Accusation accepted: Erdogan's party is against the constitution
by Mavi Zambak
The constitutional court is giving the AKP one month to defend itself. The Islamic party in power risks isolation, and its leaders, including the president and prime minister, risk being excluded from political life for five years.

Ankara (AsiaNews) - After a four-hour session, the Turkish constitutional court has ruled by accepting the charge presented last March 14 to the Yargitay by the chief prosecutor of the republic, who denounces Erdogan's party as unconstitutional. The AKP is the moderate Islamic Justice and Development party, the majority party that won the last elections with 46.6% of the vote (16.5 million voters).  The AKP thus risks immediate isolation and the exclusion of 71 of its members from the country's political life for five years.  These include the president of the republic, Abdullah Gul, prime minister Recep Tayyip Erdogan, some of the cabinet ministers, and many of the country's mayors.  The accusation specifies that the party has attacked the secular values of the republic founded by Ataturk.  The AKP will have one month to present its defence, but this appears to most observers as a decidedly arduous undertaking.
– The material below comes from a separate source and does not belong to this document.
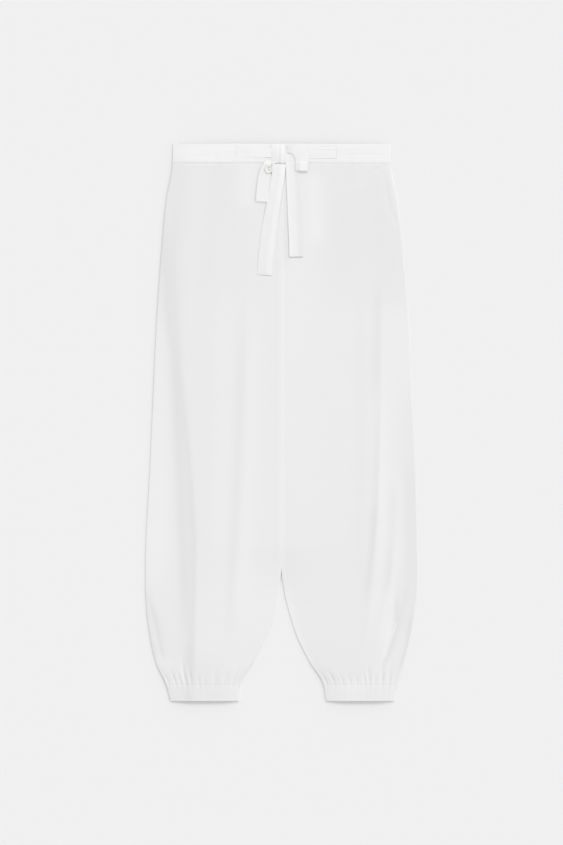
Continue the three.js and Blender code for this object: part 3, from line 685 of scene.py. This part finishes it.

If it is true, in fact, that new constitutional amendments introduced by the AKP, in government for more than five years, have made it more difficult to outlaw a political party, there are overwhelming proofs that the principles of the constitution have in effect been violated.

In his 162 page report, supplemented with audio and video extracts, chief prosecutor Yalcinkaya gathered all the evidence of the Islamic tendency of the AKP: party directives banning the sale of alcoholic beverages, the creation of women-only areas in public places, the distribution of copies of the Qur'an with the logo of the Islamic party, are some of the many examples provided.

"We cannot wait for the party to succeed in establishing the model state that it has proclaimed", writes the prosecutor, "to justify the decision of proceeding with a formal appeal.  In Turkey, it is clear that the Islamic political movements and the party in question aspire to establish a system founded on sharia, rather than on the rule of law".

The accusations also find confirmation in public opinion and everyday life.  And if it is true that the country is split in half, the much greater number breathed a sigh of relief after this decision.  It seemed that everything was proceeding too smoothly, and that no one was able any longer to block the rise of Islamisation: the fact that both the prime minister and president belong to the Islamic party, the abolition of the ban on wearing the veil in the universities, the indiscriminate rise in courses on the Qur'an, and women more and more completely covered . . . The secular forces have found a way to stop all this through legal action.  So now the AKP finds itself outside of the law.

Will it be able to find just as many "justifying instances" to defend its close connection with religion in these years? At risk are the economic health of the country, already afflicted by increasingly rampant inflation, and even more, the image of Turkish democracy.